Features justmd Remarkable ghostwriter
Cross-platform Linux(x64), Windows(x64), macOS Linux, Windows Linux, Windows
Linux installation Downloadable executables Downloadble packages for Debian, Ubuntu, Fedora, openSUSE, Arch Downloadble packages for Ubuntu, Fedora, openSUSE, Arch
Export to HTML, PDF Yes Yes HTML, PDF, Word, ODT
Spellchecker No No Yes
Auto save No No Yes
Word count No Character, word, line counts Character, word, line, sentence, paragraph, page counts
Live preview Fixed window proportion Hidable, variable proportion Separate resizable window (no dual panel)

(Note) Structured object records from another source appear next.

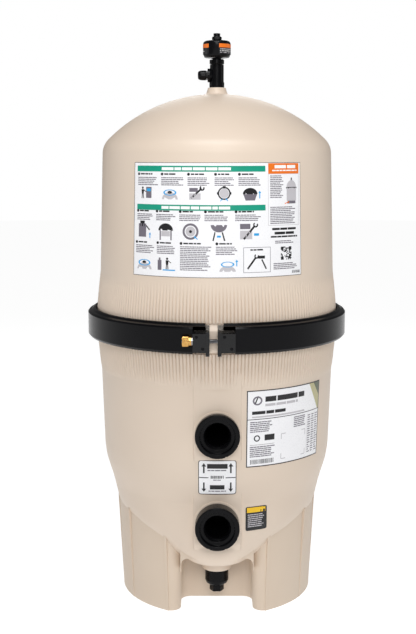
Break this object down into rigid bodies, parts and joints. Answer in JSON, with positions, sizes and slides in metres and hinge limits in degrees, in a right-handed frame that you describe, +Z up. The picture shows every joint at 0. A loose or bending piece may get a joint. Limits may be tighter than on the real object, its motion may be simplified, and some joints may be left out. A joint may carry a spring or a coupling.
{
  "type": "vertical grid pool filter",
  "caption": "Upright two-piece moulded pool filter tank on a tub base, with a hinged V-band clamp, front inlet and outlet ports, an air relief valve on top and filter grids inside.",
  "frame": {"origin": "on the floor under the tank axis", "axes": "+Z up, -Y is the front with the ports and the clamp bolt, +X to the right seen from the front"},
  "size_m": [0.596, 0.611, 1.285],
  "materials": {
    "shell_beige": "satin glass-filled moulding",
    "base_beige": "satin moulding",
    "black_moulding": "glossy",
    "black_cast": "glossy paint",
    "valve_plastic": "glossy",
    "band_steel": "bright rolled stainless",
    "zinc_steel": "zinc plated",
    "brass": "turned",
    "rubber": "matte",
    "grid_cloth": "woven mesh",
    "white_moulding": "matte",
    "label_white": "printed film",
    "label_black": "printed film",
    "label_orange": "printed film"
  },
  "bodies": {
    "tank": {"base_skirt": "base_beige", "bleed_screen": "white_moulding", "bleed_tube": "white_moulding", "clamp_band_rear": "band_steel", "clamp_cover_rear": "black_moulding", "clamp_pins": "zinc_steel", "grid_1": "grid_cloth", "grid_2": "grid_cloth", "grid_3": "grid_cloth", "grid_4": "grid_cloth", "grid_5": "grid_cloth", "grid_6": "grid_cloth", "grid_7": "grid_cloth", "grid_partial": "grid_cloth", "grid_spacer": "white_moulding", "inlet_diffuser": "white_moulding", "inlet_fitting": "black_moulding", "inlet_gasket": "rubber", "inlet_locknut": "black_moulding", "label_caution": "label_black", "label_instruction": "label_white", "label_ports": "label_white", "label_rating": "label_white", "manifold": "white_moulding", "outlet_elbow": "white_moulding", "outlet_fitting": "black_moulding", "outlet_gasket": "rubber", "outlet_locknut": "black_moulding", "standpipe": "white_moulding", "standpipe_seal": "rubber", "tank_bottom": "shell_beige", "tank_lid": "shell_beige", "tank_seal": "rubber", "tie_nut": "zinc_steel", "tie_rod": "zinc_steel", "valve_body": "valve_plastic", "valve_gasket": "rubber", "valve_spring": "zinc_steel"},
    "clamp_left": {"clamp_band_left": "band_steel", "clamp_cover_left": "black_moulding", "clamp_lug_left": "black_cast", "clamp_rivets_left": "zinc_steel"},
    "clamp_right": {"clamp_band_right": "band_steel", "clamp_cover_right": "black_moulding", "clamp_lug_right": "black_cast", "clamp_rivets_right": "zinc_steel"},
    "clamp_bolt": {"clamp_bolt": "zinc_steel"},
    "nut_carriage": {"clamp_washer": "zinc_steel"},
    "clamp_nut": {"clamp_nut": "brass"},
    "relief_knob": {"valve_knob": "valve_plastic", "label_knob": "label_orange"},
    "relief_sleeve": {"valve_sleeve": "valve_plastic"},
    "gauge_carriage": {"gauge_seal": "rubber"},
    "gauge_plug": {"gauge_plug": "valve_plastic"},
    "vent_carriage": {"vent_seal": "rubber"},
    "vent_cap": {"vent_cap": "valve_plastic"},
    "drain_carriage": {"drain_seal": "rubber"},
    "drain_plug": {"drain_plug": "black_moulding"}
  },
  "joints": [
    {"name": "clamp_nut_turn", "type": "hinge", "parent": "nut_carriage", "child": "clamp_nut", "pos_m": [-0.054, -0.3, 0.634], "axis": [-1, 0, 0], "range_deg": [0, 2880]},
    {"name": "clamp_nut_travel", "type": "slide", "parent": "clamp_bolt", "child": "nut_carriage", "axis": [-1, 0, 0], "range_m": [0, 0.0128]},
    {"name": "clamp_left_swing", "type": "hinge", "parent": "tank", "child": "clamp_left", "pos_m": [-0.2256, 0.1893, 0.634], "axis": [0, 0, -1], "range_deg": [0, 0.7286]},
    {"name": "clamp_right_swing", "type": "hinge", "parent": "tank", "child": "clamp_right", "pos_m": [0.2256, 0.1893, 0.634], "axis": [0, 0, 1], "range_deg": [0, 0.75]},
    {"name": "clamp_bolt_pivot", "type": "hinge", "parent": "clamp_right", "child": "clamp_bolt", "pos_m": [0.024, -0.3, 0.634], "axis": [0, 0, 1], "range_deg": [-0.75, 0]},
    {"name": "relief_knob_turn", "type": "hinge", "parent": "tank", "child": "relief_knob", "pos_m": [0, 0, 1.25], "axis": [0, 0, 1], "range_deg": [0, 90]},
    {"name": "relief_sleeve_lift", "type": "slide", "parent": "tank", "child": "relief_sleeve", "axis": [0, 0, 1], "range_m": [0, 0.003], "deforming": ["valve_spring"]},
    {"name": "gauge_plug_turn", "type": "hinge", "parent": "gauge_carriage", "child": "gauge_plug", "pos_m": [0, 0, 1.27], "axis": [0, 0, 1], "range_deg": [0, 2160]},
    {"name": "gauge_plug_travel", "type": "slide", "parent": "tank", "child": "gauge_carriage", "axis": [0, 0, 1], "range_m": [0, 0.0085]},
    {"name": "vent_cap_turn", "type": "hinge", "parent": "vent_carriage", "child": "vent_cap", "pos_m": [-0.0234, 0, 1.1925], "axis": [-1, 0, 0], "range_deg": [0, 1800]},
    {"name": "vent_cap_travel", "type": "slide", "parent": "tank", "child": "vent_carriage", "axis": [-1, 0, 0], "range_m": [0, 0.0101]},
    {"name": "drain_plug_turn", "type": "hinge", "parent": "drain_carriage", "child": "drain_plug", "pos_m": [0, -0.15, 0.0867], "axis": [0, 0, -1], "range_deg": [0, 1800]},
    {"name": "drain_plug_travel", "type": "slide", "parent": "tank", "child": "drain_carriage", "axis": [0, 0, -1], "range_m": [0, 0.0111]}
  ],
  "couplings": [
    {"joint": "clamp_right_swing", "follows": "clamp_left_swing", "ratio": 1},
    {"joint": "clamp_bolt_pivot", "follows": "clamp_left_swing", "ratio": -1},
    {"joint": "clamp_nut_travel", "follows": "clamp_left_swing", "m_per_rad": 0.99857},
    {"joint": "clamp_nut_turn", "follows": "clamp_left_swing", "ratio": 3952.3},
    {"joint": "relief_sleeve_lift", "follows": "relief_knob_turn", "m_per_rad": 0.0019},
    {"joint": "gauge_plug_travel", "follows": "gauge_plug_turn", "m_per_rad": 0.00022457},
    {"joint": "vent_cap_travel", "follows": "vent_cap_turn", "m_per_rad": 0.00031831},
    {"joint": "drain_plug_travel", "follows": "drain_plug_turn", "m_per_rad": 0.00035157}
  ]
}
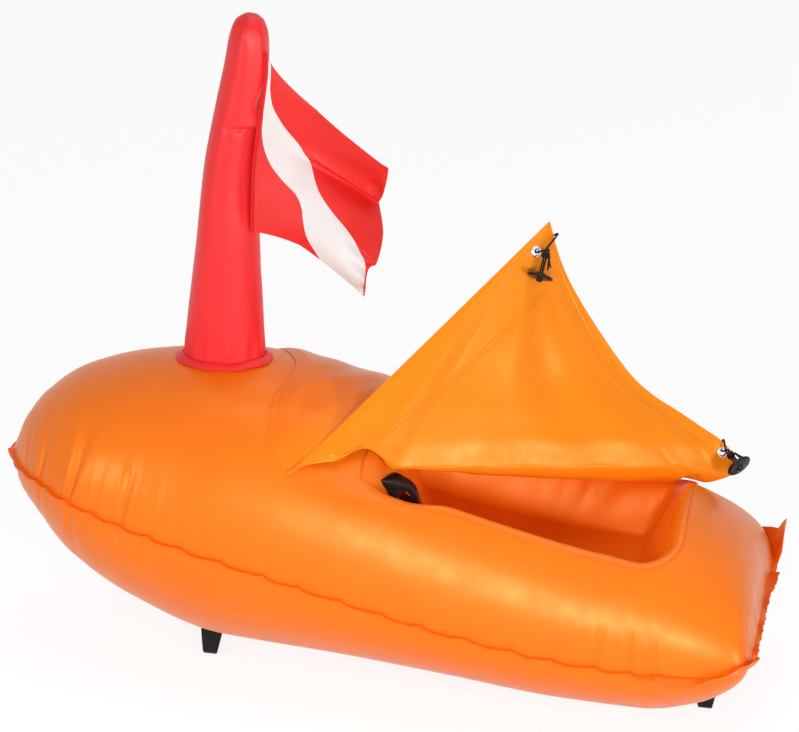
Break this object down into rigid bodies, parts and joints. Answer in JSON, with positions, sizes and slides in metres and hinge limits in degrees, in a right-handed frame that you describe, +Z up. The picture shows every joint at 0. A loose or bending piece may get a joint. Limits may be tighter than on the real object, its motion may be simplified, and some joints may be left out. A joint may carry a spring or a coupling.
{
  "type": "inflatable freediving buoy",
  "caption": "Inflatable torpedo-shaped diving float with a gear well, fold-over well cover, upright inflated mast with a diagonal-stripe diver-down flag, and black tow eyes.",
  "frame": {"origin": "centre of the bounding box on the plane that the two keel tow eyes stand on", "axes": "+X from bow to stern, +Y to the far side that the picture does not show, +Z up along the mast"},
  "size_m": [0.9988, 0.4151, 0.889],
  "materials": {
    "orange_pvc": "semi-gloss welded sheet",
    "orange_cover": "satin coated sheet",
    "red_pvc": "satin inflated sheet",
    "flag_red": "satin coated cloth",
    "flag_white": "satin coated cloth",
    "black_plastic": "glossy moulding",
    "black_cord": "braided elastic",
    "nickel": "bright plated"
  },
  "bodies": {
    "root": {"hull": "orange_pvc", "hull_seam_flange": "orange_pvc", "well_rim_weld": "orange_pvc", "mast": "red_pvc", "mast_base_flange": "red_pvc", "flag": "flag_red", "flag_hoist_tape": "flag_red", "flag_stripe_near": "flag_white", "flag_stripe_far": "flag_white", "cover": "orange_cover", "cover_front_weld": "orange_cover", "cover_hem_weld_side": "orange_cover", "cover_hem_weld_rear": "orange_cover", "cover_eyelet_peak": "nickel", "cover_eyelet_tail": "nickel", "toggle_peak": "black_plastic", "toggle_tail": "black_plastic", "toggle_cord_peak": "black_cord", "toggle_cord_tail": "black_cord", "cord_knot_peak": "black_cord", "cord_knot_tail": "black_cord", "tow_eye_bow": "black_plastic", "tow_eye_bow_patch": "orange_pvc", "tow_eye_stern": "black_plastic", "tow_eye_stern_patch": "orange_pvc", "tow_eye_well": "black_plastic", "hull_valve_base": "orange_pvc", "hull_valve_stem": "black_plastic", "hull_valve_plug": "black_plastic", "mast_valve_stem": "black_plastic", "mast_valve_plug": "black_plastic"}
  },
  "joints": []
}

GitHub-flavored syntax Support for tables Yes (tables, strikethrough, emphasis, etc) Yes (tables, strikethrough, emphasis, etc)

Summary & conclusion

A writer's working style is intrinsically idiosyncratic. A writing environment that is distraction-free to one person may not be stimulating enough for another. Yet, ghostwriter is the clear winner of the 3 editors because it strikes a balance between clean design and feature richness. However, if ghostwriter is not pre-packaged for your Linux distro (say Debian), justmd and Remarkable are definitely worthwhile alternatives.